The disruption occurred near the end of the hour-long morning rally when Henderson aide Jim Sills roughly grabbed Joe Lowenstein while he and about a dozen other Henderson opponents loudly heckled the councilman as he posed for a group photograph with about 60 supporters at a Clairemont shopping center.

As Sills alternately tugged Lowenstein’s arm and shoved him to lead him away from Henderson, the elderly man--whom Sills claimed had earlier “jostled” Henderson--stumbled and fell to the pavement.

Advertisement

Several of the protesters from the anti-Henderson group “Ban the Bruce” began screaming at Sills. “You have no right to handle an old man like that!” one woman shouted. But in the midst of the yelling, Sills calmly took a photo of Henderson with carpenters’ union members.

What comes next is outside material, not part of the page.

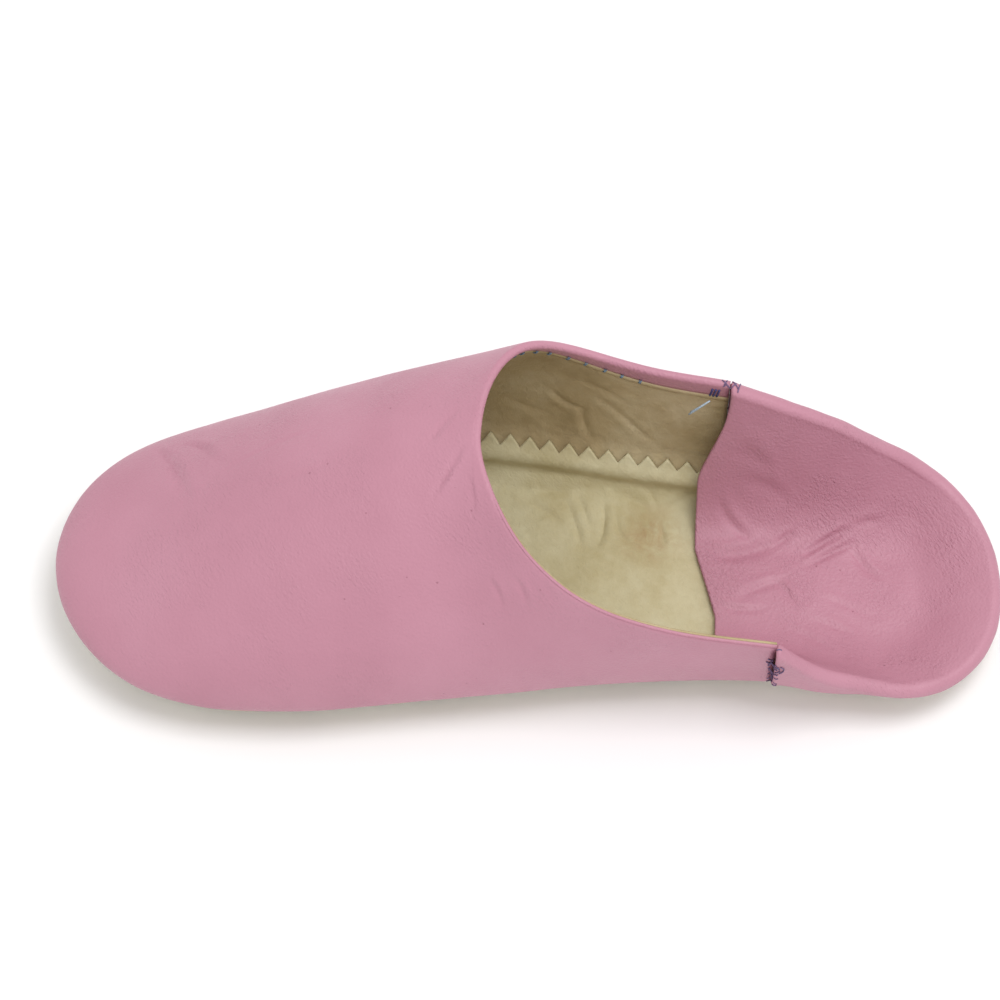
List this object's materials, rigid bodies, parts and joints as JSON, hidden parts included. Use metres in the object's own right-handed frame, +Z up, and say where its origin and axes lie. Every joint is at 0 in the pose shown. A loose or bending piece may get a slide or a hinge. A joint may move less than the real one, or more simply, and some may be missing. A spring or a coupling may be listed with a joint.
{
  "type": "babouche slipper",
  "caption": "Soft leather babouche slipper with a closed round toe, an open collar and its heel quarter folded down inside.",
  "frame": {"origin": "on the floor, below the middle of the slipper's box", "axes": "+X towards the toe, +Y towards the medial side, which is the wearer's left, +Z up"},
  "size_m": [0.2564, 0.0942, 0.0716],
  "materials": {
    "pink_leather": "fine-grained, soft sheen",
    "lining_leather": "matt, wrinkled",
    "sole_leather": "matt, browner below",
    "thread": "waxed, matt"
  },
  "bodies": {
    "root": {"upper": "pink_leather", "heel_quarter": "pink_leather", "insole": "lining_leather", "outsole": "sole_leather"}
  },
  "joints": []
}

“He took a dive--he deliberately fell,” the 42-year-old Sills said later, arguing that the anti-Henderson group hoped to “provoke an incident.” Lowenstein, Sills added, had been “poking and bumping” Henderson moments before the aide led him away.

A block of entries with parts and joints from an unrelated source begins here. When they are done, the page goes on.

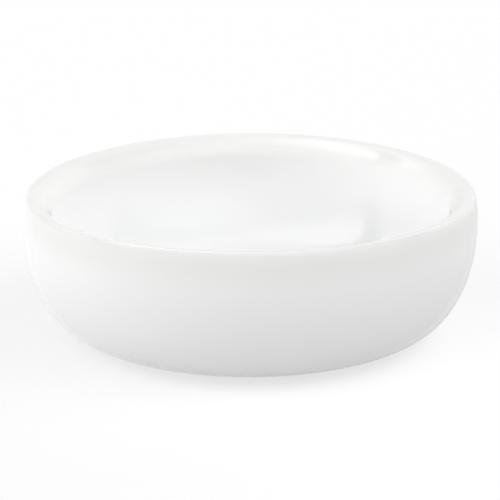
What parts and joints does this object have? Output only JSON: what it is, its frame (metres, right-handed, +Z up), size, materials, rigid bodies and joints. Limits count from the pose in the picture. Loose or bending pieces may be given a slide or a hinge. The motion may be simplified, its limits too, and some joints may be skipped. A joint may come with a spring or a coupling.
{
  "type": "evaporating dish",
  "caption": "Low round porcelain dish with a thick rounded rim, a full belly, a glazed inside and outside and a bare foot ring.",
  "frame": {"origin": "centre of the foot ring's bearing face, which is the lowest point of the dish", "axes": "+Z up along the dish's axis of revolution; X and Y lie in the bearing face, and any turn about +Z is the same"},
  "size_m": [0.1, 0.1, 0.0315],
  "materials": {
    "fired_porcelain": "bare, fine-grained, matt",
    "white_glaze": "glossy white glaze",
    "well_glaze": "thin glossy white glaze"
  },
  "bodies": {
    "root": {"porcelain_body": "fired_porcelain", "glaze_coat": "white_glaze", "foot_well_glaze": "well_glaze"}
  },
  "joints": []
}
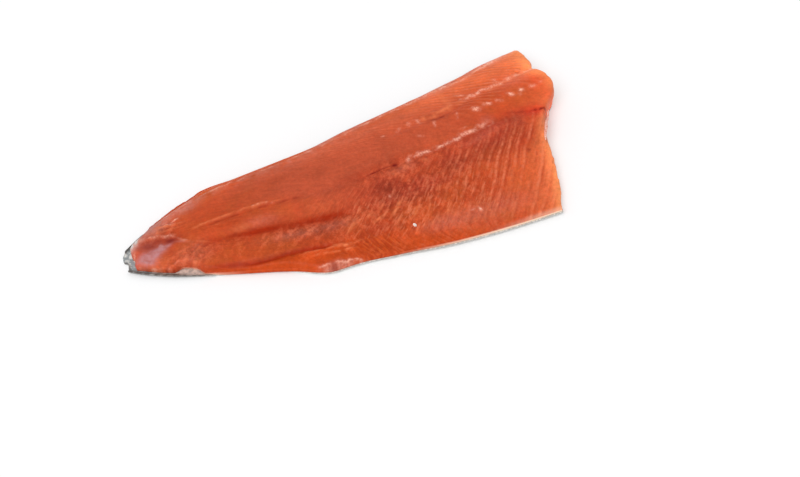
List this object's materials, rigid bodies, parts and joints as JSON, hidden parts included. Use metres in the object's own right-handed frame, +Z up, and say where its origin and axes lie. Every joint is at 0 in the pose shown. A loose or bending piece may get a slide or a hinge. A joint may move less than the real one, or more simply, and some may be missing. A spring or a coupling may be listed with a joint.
{
  "type": "salmon trout fillet",
  "caption": "Raw fish fillet lying on its skin, flesh side up, thick at the loin, thin at the belly, cut off behind the head and tapering to the tail.",
  "frame": {"origin": "middle of the bounding box at the surface that the fillet lies on", "axes": "+X from the tail to the head cut, +Y from the belly edge to the back edge, +Z up from the skin to the cut flesh"},
  "size_m": [0.3203, 0.1456, 0.0208],
  "materials": {
    "flesh": "wet orange-red raw fish muscle with pale lines between the flakes",
    "skin": "wet silvery fish skin, darker grey-green and spotted toward the back"
  },
  "bodies": {
    "root": {"flesh": "flesh", "skin": "skin"}
  },
  "joints": []
}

“If you’re going to get in the face of an elected official, you’re going to get noticed,” Sills said. “The border is crossed when you go from verbal abuse to laying on hands, and that’s what happened here. But no one tried to hurt him. In fact, I was trying to get him out of there, because he was surrounded by (Henderson supporters) who were getting upset, and it was about three seconds away from turning into something more ugly.”

Lowenstein, however, insisted that Sills “threw me to that cement,” adding: “He’s lucky I’m old or he wouldn’t have gotten away with it. I’m 78 and I can’t maneuver like I used to.”

Lowenstein scraped his elbow but was not otherwise hurt in the fall.

The incident prompted several heated exchanges between the two groups, one of them involving Lowenstein’s son-in-law and a Henderson supporter who came close to blows amid mutual threats to “get it on” in the parking lot. On the way to the parking lot, however, the Henderson partisan apparently thought better of the idea and walked away.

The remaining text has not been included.